Any brush! It honestly depends on what you're doing though, to find the "perfect" brush. The ones that range from 4-6 US dollars are often seen as quality brushes, and that holds some truth, but the brushes I use most often are probably $1-3 each. I tend to prefer synthetic brushes. The synthetic ones I have either have white or brown bristles. They usually clean easily, they're flexible, and durable if you maintain them. I don't notice them losing bristles. 

The brushes with the beige hair bristles I don't use as often. This could be because most of my brushes of this type are relatively cheap and lose their bristles often. I think of them as being stiffer, which is typically better for harsher lines. My art teacher prefers them, so in the end, it's all on preference. 
I would reccommend ones with interlocking bristles though; they retain their shape better.

I try to avoid the ones with painted handles as opposed to the wooden ones because if you leave them soaking, the paint begins to chip off in your hand. It's rather unpleasant. The ones with the soft-grip handles are nice.

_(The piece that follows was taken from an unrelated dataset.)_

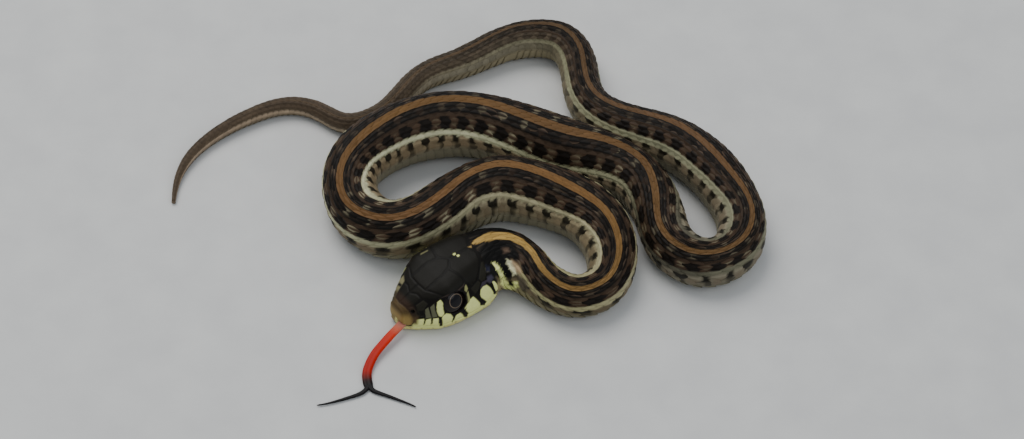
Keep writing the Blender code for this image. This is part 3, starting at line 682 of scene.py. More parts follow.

You may want to look at these charts with visuals to see what best suits the art you make. http://www.dickblick.com/info/brushhair/ I've had a few perfect brushes, but they never stay perfect. It's just a part of the game. When a brush gets ruined, it's not garbage though. If you dab some paint on it, then stab it onto the palette a few times, you can usually use it to make trees or something.


----------



## Tighfield65 (Mar 8, 2012)

I'm not sure what you ended up getting, but I ordered the Maxine Thomas brushes from Michaels and I love them. No shedding! And you can always find crazy discounts and coupons for Michaels online.

I will agree above though, it does depend on what type of painting you are doing. That chart is a great resource.


----------



## Rafiwashere (Apr 29, 2012)

I agree with both responses here... I have many $1-$3 brushes but I will always have at least one full set of fine brushes. I have a full set of that range from $7-$19 each for detailed projects. I wouldn't be afraid of using the wrong brush, in fact... don't be afraid of anything when it comes to creating something... There are some paintings that I've done that a brush just wouldn't cut it so I used a sliver from an old t-shirt... it all depends on what you are trying to accomplish with your finished look


----------